The Department for Work and Pensions (DWP) has revealed it is working on a pilot in the use of a data trust to share information on the labour market.

It said this has already enabled its DWP Digital team to explore data accessibility with other government departments with an interest in the issue – the Department for Education, the Department for Business, Enterprise and Industrial Strategy and HM Revenue and Customs.

The exercise is building on the work of the Open Data Institute (ODI) on data trusts and the Alan Turing Institute on data safe havens.

A data trust provides a legal structure for independent, third party stewardship of data for the benefit of a group of organisations or people.

The pilot project is focused on proving the legal, digital and data protection framework for a collective engagement between the government departments in sharing labour market data while rigorously protecting the privacy of people who own the data.

It is also aimed at helping government bodies to effectively learn from data to improve services and dynamically respond to changes in the labour market.

Maximising employment

Paul Lodge, chief data officer at DWP (pictured), said: “DWP is committed to maximising employment across the country to aid the economic recovery.

“It’s also the case that other government departments need granular insights into everyday labour market developments, especially those affecting local areas, specific sectors and disadvantaged groups. For example, the Department for Education’s National Skills Fund or the Department for Business, Energy and Industrial Strategy’s UK Innovation Strategy which seeks to enhance productivity across the economy, and in turn bring jobs, growth and prosperity.

“Based on the need to collaborate on shared outcomes, we are actively exploring whether thematic data trusts can help government as a way of sharing pertinent and timely data to enable better outcomes.”

Lodge added: “Currently data sharing arrangements between departments are lengthy to put in place or amend, and resource intensive. As a result, the subsequent insight is often well behind the pace of change, especially in something as dynamic as the UK labour market.

“Government analysts and service delivery teams seeking data are unable to easily understand what data is held by others or confidently navigate their governance processes. As a result, the department data silos across government make it hard to deliver joined up interventions at the speed needed for our ambitious policy agenda.

Accessibility and discoverability

“To be effective, a data trust requires the data to be accessible and discoverable, and the onward extraction of any results need to be monitored and governed. That means asking new technical, procedural and legal questions of our data to see whether a data trust can help to deliver greater collaboration or what changes would be needed.

“In line with Mission 1 of the National Data Strategy, we want to move away from batch file data sharing and towards in-place data shares, whereby data is shared from a single source and re-used many times without unnecessary copying.

“This approach avoids creating new data warehouses and drives up data quality across government by having a single source of truth.

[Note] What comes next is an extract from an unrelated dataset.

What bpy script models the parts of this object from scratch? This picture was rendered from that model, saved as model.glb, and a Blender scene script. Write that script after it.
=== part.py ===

“We are testing this concept over the course of the pilot when assessing data from other government departments and when drawing on their existing internal data catalogues. This is enabling us to test what improves discoverability and interoperability of data.

“The security controls for any platform will align to industry best practice and include specific department requirements. All designs and processes across the project have been developed in line with our ‘privacy by design’ principle and informed by the National Cyber Security Centre’s cloud security principles.”

The pilot is being financed through HM Treasury’s Shared Outcomes Fund that encourages departments to work collaboratively across policy areas. It is scheduled to run until the end of March when it will be fully evaluated.